▶ [Aim]: Reproduce exactly the lines from the line with "make_head_crests(frame)" through the line with "cad_parts[node].hide_render = cad_parts[node].hide_viewport", both included, and no other lines.

[Stored data]
.....

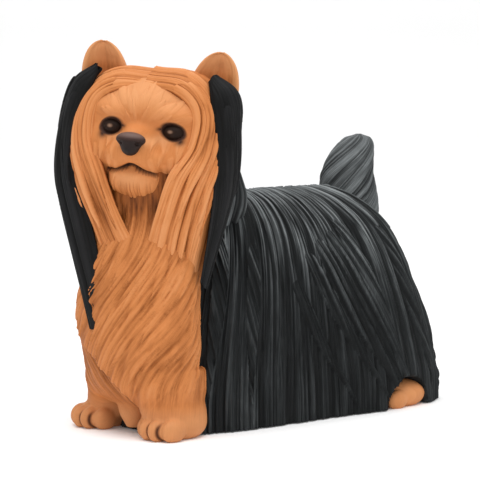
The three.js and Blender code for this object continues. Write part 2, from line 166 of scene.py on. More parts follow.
def lock_set(seed, count, across, down, length, half, lean, rise, bend=(0.0, 0.0)):
    """Random locks as lay_locks takes them, each of their values drawn between the two given."""
    r = np.random.default_rng(seed)
    even = (np.arange(count) + r.uniform(0.1, 0.9, count)) / count
    r.shuffle(even)
    drawn = [r.uniform(low, high, count) for low, high in (down, length, half, lean, rise, bend, (0, 1))]
    return list(zip(mix(*across, even), *drawn))


def lay_locks(across, down, locks, strand=0.42, groove=0.16, onset=0.08):
    """Lays tapered locks over a surface in order, each over the ones before where it stands higher.

    A lock is [place across, start, length, half width, lean, height, bend, mark]. Returns the height, the
    mark of the lock on top, and a coordinate across its strands.
    """
    height = np.zeros(across.shape)
    tone = np.zeros(across.shape)
    fibre = across.copy()
    for at, start, length, half, lean, rise, bend, mark in locks:
        s = (down - start) / length
        centre = at + lean * (down - start) + bend * length * s**2
        width = half * (1 - 0.82 * smooth((s - 0.45) / 0.55)) * (0.6 + 0.4 * smooth(s / 0.15))
        u = (across - centre) / width
        near = (np.abs(u) < 1) & (s > 0) & (s < 1)
        if not near.any():
            continue
        un, sn = u[near], s[near]
        round_top = np.sqrt(1 - un**2)
        ends = smooth(sn / onset) * (1 - 0.8 * smooth((sn - 0.93) / 0.07))
        h = rise * (round_top * (0.65 + 0.35 * sn) + 0.3 * sn) * ends
        lines = un * half / strand * np.pi + mark * 6 + 0.8 * np.sin(sn * 7 + mark * 40)
        h = h - groove * (1 - np.abs(np.cos(lines))) * round_top * smooth(sn * 5)
        over = h > height[near]
        where = tuple(index[over] for index in np.nonzero(near))
        height[where] = h[over]
        tone[where] = mark
        fibre[where] = un[over] * half + mark * 37
    return height, tone, fibre


# Meshes

def linked(name, data):
    """A new object, linked into the scene."""
    made = bpy.data.objects.new(name, data)
    bpy.context.scene.collection.objects.link(made)
    return made


def mesh_piece(name, points, faces, data, nodes, slot, uv=None):
    """Makes one piece from points in millimetres, faces, and the per-point numbers that its paint reads."""
    mesh = bpy.data.meshes.new(name)
    mesh.vertices.add(len(points))
    mesh.vertices.foreach_set("co", ((points + SHIFT) * MM).astype(np.float32).ravel())
    mesh.loops.add(faces.size)
    mesh.loops.foreach_set("vertex_index", faces.astype(np.int32).ravel())
    mesh.polygons.add(len(faces))
    mesh.polygons.foreach_set("loop_start", np.arange(0, faces.size, faces.shape[1], dtype=np.int32))
    mesh.update(calc_edges=True)
    mesh.validate()
    mesh.polygons.foreach_set("use_smooth", np.ones(len(mesh.polygons), bool))
    for key, values in data.items():
        layer = mesh.attributes.new(key, "FLOAT", "POINT")
        layer.data.foreach_set("value", np.asarray(values, np.float32).ravel())
    if uv is not None:
        mesh.uv_layers.new(name="OFBake").data.foreach_set("uv", uv.astype(np.float32).ravel())
    mesh.materials.append(PAINTS[slot])
    piece = linked(name, mesh)
    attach(piece, "root")
    if nodes:
        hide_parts(*nodes)


def grid_faces(rows, columns, closed):
    """The quads of a grid of points, joined up across where it is closed."""
    i, j = np.meshgrid(np.arange(rows - 1), np.arange(columns if closed else columns - 1), indexing="ij")
    here, beside = i * columns + j, i * columns + (j + 1) % columns
    return np.stack([here, beside, beside + columns, here + columns], -1).reshape(-1, 4)


def grid_uv(rows, columns, closed):
    """The same quads laid out flat, corner by corner, just inside the unit square."""
    wide = columns if closed else columns - 1
    i, j = np.meshgrid(np.arange(rows - 1), np.arange(wide), indexing="ij")
    u = lambda a: a / wide * 0.98 + 0.01
    v = lambda a: a / (rows - 1) * 0.98 + 0.01
    return np.stack([u(j), v(i), u(j + 1), v(i), u(j + 1), v(i + 1), u(j), v(i + 1)], -1).reshape(-1, 2)


def outward_faces(points, faces, uv=None):
    """Faces turned so that their normals point out of the shape as a whole."""
    a, b, c = (points[faces[:, k]] - points.mean(0) for k in (0, 1, 2))
    if np.einsum("ij,ij->i", a, np.cross(b, c)).sum() < 0:
        faces = faces[:, ::-1]
        if uv is not None:
            uv = uv.reshape(-1, 4, 2)[:, ::-1].reshape(-1, 2)
    return faces, uv


def loft_piece(name, grid, data, nodes, slot, closed=True):
    """Makes one piece from a grid of points, row by row, closed across unless told otherwise."""
    rows, columns = grid.shape[:2]
    points = grid.reshape(-1, 3)
    faces, uv = outward_faces(points, grid_faces(rows, columns, closed), grid_uv(rows, columns, closed))
    mesh_piece(name, points, faces, data, nodes, slot, uv)


def raised(grid, height):
    """A grid of points, closed across, moved out along its normals by a height."""
    across = np.roll(grid, -1, 1) - np.roll(grid, 1, 1)
    normal = unit(np.cross(across, np.gradient(grid, axis=0)))
    out = np.sign(np.einsum("ijk,ijk->", normal, grid - grid.mean(1, keepdims=True)))
    return grid + normal * (height * out)[..., None]


# Paint

PAINTS = {}


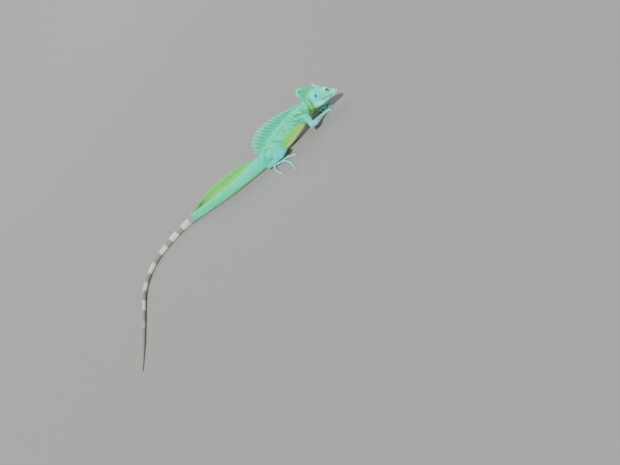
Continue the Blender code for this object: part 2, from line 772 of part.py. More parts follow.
def main():
    for obj in list(bpy.data.objects):
        bpy.data.objects.remove(obj)
    root = bpy.data.objects.new("basilisk", None)
    bpy.context.scene.collection.objects.link(root)
    frame = bpy.data.objects.new("head_frame", None)
    frame.parent = root
    frame.location = (SNOUT_X * MM, 0.0, SNOUT_Z * MM)
    frame.rotation_euler = (HEAD_ROLL, HEAD_PITCH, 0.0)
    bpy.context.scene.collection.objects.link(frame)
    tail = Tail()
    make_trunk(root)
    make_head(frame)
    make_head_crests(frame)
    make_fins(tail, root)
    make_tail(tail, root)
    for side, rows, digits in (("right", RIGHT, RIGHT_DIGITS), ("left", LEFT, LEFT_DIGITS)):
        make_limb(side, rows, digits, ("upper_arm", "forearm", "hand"), "hand", root)
        make_limb(side, rows, digits, ("thigh", "shin", "foot"), "foot", root)


main()
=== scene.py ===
"""Looks of an adult male green basilisk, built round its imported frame.

Tables are in millimetres and become metres where a mesh is made. +X runs from the hips to the snout,
+Y to the lizard's left, +Z up, and the floor is z = 0. A head place is (behind the snout, left, up).
"""

import math

import bmesh
import bpy
import numpy as np
from bpy.props import FloatProperty, FloatVectorProperty, PointerProperty
from bpy.types import Operator, Panel, PropertyGroup
from mathutils import Euler, Matrix, Vector
from mathutils.bvhtree import BVHTree
from mathutils.kdtree import KDTree


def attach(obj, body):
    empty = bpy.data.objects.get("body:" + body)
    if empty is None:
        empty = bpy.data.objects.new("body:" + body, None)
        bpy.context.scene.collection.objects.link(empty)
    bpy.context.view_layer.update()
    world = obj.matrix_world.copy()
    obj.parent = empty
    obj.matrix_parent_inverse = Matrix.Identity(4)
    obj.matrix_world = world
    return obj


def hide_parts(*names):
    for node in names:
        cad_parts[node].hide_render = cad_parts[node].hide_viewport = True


bl_info = {
    "name": "Green basilisk",
    "version": (1, 0, 0),
    "blender": (4, 5, 0),
    "location": "3D View > Sidebar > Basilisk",
    "description": "Skin, scales, eyes, claws and studio of a life-size green basilisk",
    "category": "Object",
}

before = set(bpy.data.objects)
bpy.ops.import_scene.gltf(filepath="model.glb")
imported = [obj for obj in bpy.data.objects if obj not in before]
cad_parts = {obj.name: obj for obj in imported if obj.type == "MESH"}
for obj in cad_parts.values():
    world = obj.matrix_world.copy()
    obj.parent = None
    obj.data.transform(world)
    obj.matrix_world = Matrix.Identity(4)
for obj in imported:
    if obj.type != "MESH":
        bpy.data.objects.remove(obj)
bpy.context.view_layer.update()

MM = 0.001
TAU = math.tau

# Region numbers of the skin, with how far each one's joins are rounded off
SPINE, UPPER, LOWER, END, DIGIT, BACK, REAR, NAPE, BROW, LID, SOCKET, PIT = range(12)
ROUNDING = {
    SPINE: 9.0, UPPER: 5.5, LOWER: 3.5, END: 2.6, DIGIT: 1.3, BACK: 2.4, REAR: 2.2,
    NAPE: 2.2, BROW: 1.8, LID: 1.3, SOCKET: 0.35, PIT: 0.5,
}
# Places round a spine ring are counted in spans, from the top down the left side and back up
SPANS = 32
# Steps between spine rings on head, trunk and tail, for the skin and for the rows of scales
SKIN_STEPS = (0.6, 1.2, 2.6)
SCALE_STEPS = (0.6, 1.0, 2.2)

# Place of the snout, its foremost point in the head's own directions, and the turn of the head
SNOUT = (150.4, 0.0, 19.4)
SNOUT_TIP = (0.0, 0.0, -0.3)
HEAD_TURN = (math.radians(-15.0), math.radians(24.0), 0.0)
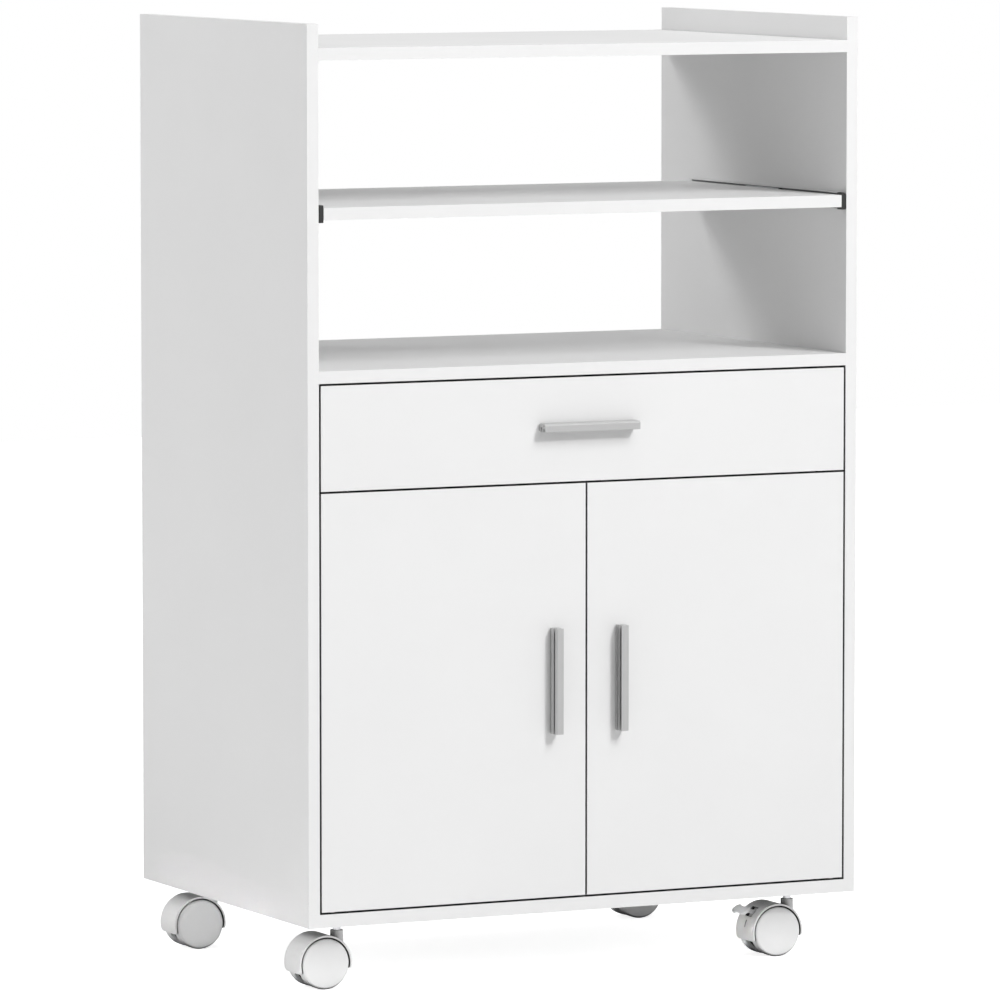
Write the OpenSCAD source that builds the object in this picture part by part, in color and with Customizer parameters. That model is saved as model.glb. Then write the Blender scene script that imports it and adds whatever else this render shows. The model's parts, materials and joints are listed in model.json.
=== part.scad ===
// Microwave cart: boards, sliding shelf, drawer, two doors and four twin-wheel casters.
// Origin: middle of the footprint, on the floor. X to the right, Y to the back, Z up.

/* [Carcass] */
// Width over the side panels
carcass_w = 600; // [560:10:760]
// Depth of the side panels, front edge to back edge
carcass_d = 400; // [385:5:480]
// Height of the carcass without its casters
carcass_h = 873; // [850:1:960]
// Thickness of the boards
board_t = 12; // [11:0.5:15]
// Thickness of the base board
base_t = 13; // [12:0.5:18]
// How far the side panels rise above the top shelf
side_rise = 23; // [5:1:40]
// Height of the cupboard top above the underside of the base
cupboard_top_h = 539.5; // [520:0.5:570]
// Thickness of the hardboard back and of the drawer bottom
thin_t = 3; // [2.5:0.5:4]
// Depth of the grooves that hold them
groove_d = 5; // [3:0.5:6]
// Distance of the back from the rear edges
back_inset = 10; // [6:1:20]
// Depth of the rail between the drawer and the doors
rail_d = 60; // [50:5:90]
// Even gap round the doors and the drawer front
front_gap = 2.1; // [1.9:0.1:3]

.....

▶ [Answer in full]:
    make_head_crests(frame)
    make_fins(tail, root)
    make_tail(tail, root)
    for side, rows, digits in (("right", RIGHT, RIGHT_DIGITS), ("left", LEFT, LEFT_DIGITS)):
        make_limb(side, rows, digits, ("upper_arm", "forearm", "hand"), "hand", root)
        make_limb(side, rows, digits, ("thigh", "shin", "foot"), "foot", root)


main()
=== scene.py ===
"""Looks of an adult male green basilisk, built round its imported frame.

Tables are in millimetres and become metres where a mesh is made. +X runs from the hips to the snout,
+Y to the lizard's left, +Z up, and the floor is z = 0. A head place is (behind the snout, left, up).
"""

import math

import bmesh
import bpy
import numpy as np
from bpy.props import FloatProperty, FloatVectorProperty, PointerProperty
from bpy.types import Operator, Panel, PropertyGroup
from mathutils import Euler, Matrix, Vector
from mathutils.bvhtree import BVHTree
from mathutils.kdtree import KDTree


def attach(obj, body):
    empty = bpy.data.objects.get("body:" + body)
    if empty is None:
        empty = bpy.data.objects.new("body:" + body, None)
        bpy.context.scene.collection.objects.link(empty)
    bpy.context.view_layer.update()
    world = obj.matrix_world.copy()
    obj.parent = empty
    obj.matrix_parent_inverse = Matrix.Identity(4)
    obj.matrix_world = world
    return obj


def hide_parts(*names):
    for node in names:
        cad_parts[node].hide_render = cad_parts[node].hide_viewport = True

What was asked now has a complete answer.